-- BEGIN Dataset entries --

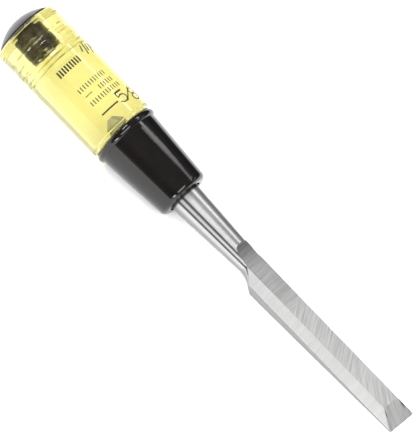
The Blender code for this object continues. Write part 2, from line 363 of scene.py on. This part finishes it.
def plastic_material(name, dark, light, roughness):
    """Moulded plastic with a slight cloud, a fine grain and a soft waviness."""
    material, t = new_tree(name)
    place = t.place()
    cloud = t.noise(place, (0.15, 0.15, 0.15), 3.0)
    grain = t.noise(place, (2.5, 2.5, 2.5), 2.0)
    colour = t.mix(cloud, dark, light)
    rough = t.ramp(grain, 0.3, 0.7, roughness * 0.85, roughness * 1.2)
    wave = t.noise(place, (0.25, 0.25, 0.25), 1.0)
    t.output(t.add("ShaderNodeBsdfPrincipled", Base_Color=colour, Roughness=rough,
                   Normal=t.bump(wave, 0.2, 0.05 * MM)).outputs[0])
    return material


def air_gap_material():
    """Thin air round the plug's barbs, which glints through the clear grip."""
    material, t = new_tree("air_gap_glint")
    cloud = t.noise(t.place(), (0.8, 0.8, 0.8))
    colour = t.mix(cloud, grey(0.10), grey(0.14))
    t.output(t.add("ShaderNodeBsdfPrincipled", Base_Color=colour, Metallic=0.9,
                   Roughness=0.2).outputs[0])
    return material


def scratches(t, flat, x, families):
    """Height of the scratches, and the angle that they run at from the tool's axis."""
    fade = 8
    total, turned = 0.0, math.radians(families[0][0])
    for degrees, start, end, amount in families:
        angle = math.radians(degrees)
        fine = t.noise(flat, (0.05, 1.35, 1), 3.0, -angle, 0.65)
        broad = t.noise(flat, (0.03, 0.4, 1), 3.0, -angle, 0.65)
        lines = t.math("MULTIPLY_ADD", t.math("SUBTRACT", broad, 0.5), 0.8,
                       t.math("MULTIPLY", t.math("SUBTRACT", fine, 0.5), 1.7))
        inside = t.math("MULTIPLY", t.ramp(x, start - fade, start + fade),
                        t.ramp(x, end - fade, end + fade, amount, 0.0))
        total = t.math("MULTIPLY_ADD", lines, inside, total)
        if start > 0:
            turned = t.mix_number(t.ramp(x, start - fade, start + fade), turned, angle)
    return total, turned


def painted_crease_shade(t, colour, around_neck, crease_shades):
    """Painted shade: dark lines along the neck, and its painted darker lower side, in degrees round
    it from its top.
    """
    for edge, depth in crease_shades:
        distance = t.math("ABSOLUTE", t.math("SUBTRACT", around_neck, edge))
        colour = t.mix(t.ramp(distance, 2.5, 6.5, depth, 0.0), colour, grey(0.05))
    # Painted shade: the lower side darkens in two steps towards the underneath.
    for start, end, depth in ((66, 74, 0.32), (80, 98, 0.55)):
        colour = t.mix(t.ramp(around_neck, start, end, 0.0, depth), colour, grey(0.12))
    return colour


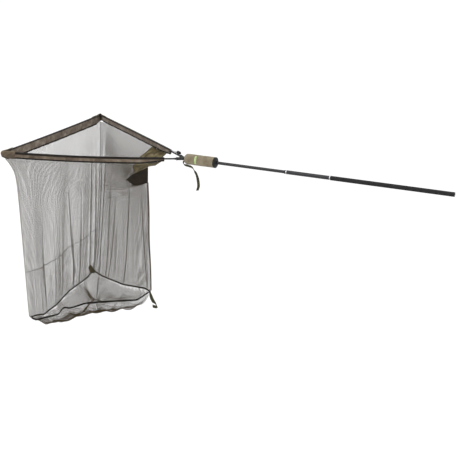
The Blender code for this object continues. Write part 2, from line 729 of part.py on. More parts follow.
def cord_lock():
    """A barrel lock beside the far arm: body, sprung button and the elastic through both."""
    direction = arm_direction(1, LOCK_S + LOCK_LENGTH / 2)
    side = UP.cross(direction).normalized()
    base = arm_point(1, LOCK_S) + UP * LOCK_RISE
    floor = LOCK_LENGTH - 0.0035
    body = [(LOCK_LENGTH, 0.0), (LOCK_LENGTH, LOCK_R - 0.0017), (LOCK_LENGTH - 0.002, LOCK_R)]
    body += [(0.0, LOCK_R), (0.0, LOCK_BORE), (floor, LOCK_BORE), (floor, 0.0)]
    plastic = "black_plastic"
    lock = turned("cord_lock_body", body, base, direction, plastic, closed=False, steps=SMALL_ROUND)
    hole = base + direction * LOCK_HOLE
    through_lock = side * (LOCK_R + 0.003)
    cutter = cylinder("lock_cord_hole", hole - through_lock, hole + through_lock, LOCK_HOLE_R, 12)
    boolean(lock, cutter, "DIFFERENCE")
    button = [(BUTTON_FRONT, 0.0), (BUTTON_FRONT, BUTTON_R), (BUTTON_REAR + 0.0015, BUTTON_R)]
    button += [(BUTTON_REAR, BUTTON_R - 0.0015), (BUTTON_REAR, 0.0)]
    press = turned("cord_lock_button", button, base, direction, plastic, closed=False, steps=SMALL_ROUND)
    for number, along in enumerate((-0.00352, -0.00110, 0.00132)):
        place = hole + direction * along
        radius = LOCK_HOLE_R + 0.0001 * number
        name = "button_cord_slot_" + str(number)
        slot = cylinder(name, place - through_lock, place + through_lock, radius, 12)
        boolean(press, slot, "DIFFERENCE")
    spring_ring = ring(BUTTON_FRONT + 0.0005, floor - GAP, 0.0022, 0.0050)
    turned("cord_lock_spring", spring_ring, base, direction, "bright", steps=SMALL_ROUND)
    path = [
        arm_point(1, 0.145) - side * 0.0075 + UP * 0.004,
        arm_point(1, 0.122) - side * 0.0105 + UP * 0.007,
        hole - side * 0.0135 + direction * 0.012,
        hole - side * 0.0125,
        hole - side * 0.0100,
        hole + side * 0.0100,
        hole + side * 0.0125,
        hole + side * 0.0135 + direction * 0.012,
        arm_point(1, 0.122) + side * 0.0105 + UP * 0.007,
        arm_point(1, 0.145) + side * 0.0075 + UP * 0.004,
    ]
    rod("elastic_cord", path, [ELASTIC_R] * len(path), "cord", resolution=1)


def main():
    lower_handle()
    upper_handle()
    float_pieces()
    spreader_block()
    arms_and_fittings()
    tip_cord()
    sleeves()
    tip_guards()
    gusset_pieces()
    nets()
    seam_tapes()
    corner_tabs()
    tie_strap()
    cord_lock()


main()
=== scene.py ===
# %% [markdown]
# # A specimen landing net, dressed
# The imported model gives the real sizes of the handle, the spreader and the arms, and plain
# closed solids where the fabric and the net hang. This lesson keeps the hard parts where they
# are and makes the soft ones: a net bag of real threads, sleeves with bound edges, webbing,
# a foam float. Each cell makes one kind of thing and prints what it made.

# %% The frame
import json
import math

import bmesh
import bpy
import numpy as np
from mathutils import Matrix, Vector


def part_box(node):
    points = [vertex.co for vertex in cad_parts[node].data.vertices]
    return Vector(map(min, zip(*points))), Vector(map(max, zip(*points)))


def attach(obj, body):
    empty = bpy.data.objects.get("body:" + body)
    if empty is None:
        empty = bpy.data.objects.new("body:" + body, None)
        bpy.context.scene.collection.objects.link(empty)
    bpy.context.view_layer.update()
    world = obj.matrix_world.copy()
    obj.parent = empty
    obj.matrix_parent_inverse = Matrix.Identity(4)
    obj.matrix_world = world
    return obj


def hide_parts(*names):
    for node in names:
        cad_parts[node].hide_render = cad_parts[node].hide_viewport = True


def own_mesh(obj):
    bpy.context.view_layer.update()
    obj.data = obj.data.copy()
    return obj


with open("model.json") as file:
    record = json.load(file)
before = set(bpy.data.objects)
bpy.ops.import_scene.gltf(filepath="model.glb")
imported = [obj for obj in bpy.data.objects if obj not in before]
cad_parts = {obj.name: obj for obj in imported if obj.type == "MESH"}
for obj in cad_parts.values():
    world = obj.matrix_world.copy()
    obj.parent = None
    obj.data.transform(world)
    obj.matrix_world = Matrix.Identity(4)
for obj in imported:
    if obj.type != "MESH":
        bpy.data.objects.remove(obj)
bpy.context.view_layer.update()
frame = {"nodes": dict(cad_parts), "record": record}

SPREADER_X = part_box("spreader_block")[1].x
print("the arm lines meet at x =", round(SPREADER_X, 4))

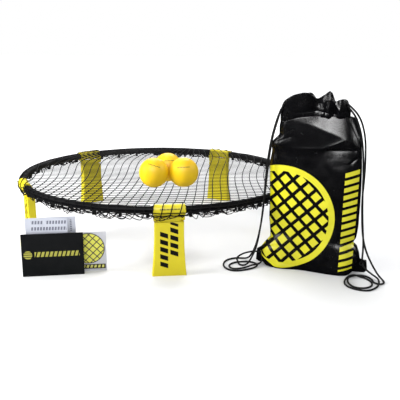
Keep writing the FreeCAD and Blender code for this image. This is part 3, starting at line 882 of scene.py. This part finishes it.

-- END Dataset entries --

#### Task instructions
Only the lines running from the line with "arms_and_fittings()" through the line with "zip(*points))), Vector(map(max, zip(*points)))" should be repeated, exactly and with both ends kept.

#### Task solution
    arms_and_fittings()
    tip_cord()
    sleeves()
    tip_guards()
    gusset_pieces()
    nets()
    seam_tapes()
    corner_tabs()
    tie_strap()
    cord_lock()


main()
=== scene.py ===
# %% [markdown]
# # A specimen landing net, dressed
# The imported model gives the real sizes of the handle, the spreader and the arms, and plain
# closed solids where the fabric and the net hang. This lesson keeps the hard parts where they
# are and makes the soft ones: a net bag of real threads, sleeves with bound edges, webbing,
# a foam float. Each cell makes one kind of thing and prints what it made.

# %% The frame
import json
import math

import bmesh
import bpy
import numpy as np
from mathutils import Matrix, Vector


def part_box(node):
    points = [vertex.co for vertex in cad_parts[node].data.vertices]
    return Vector(map(min, zip(*points))), Vector(map(max, zip(*points)))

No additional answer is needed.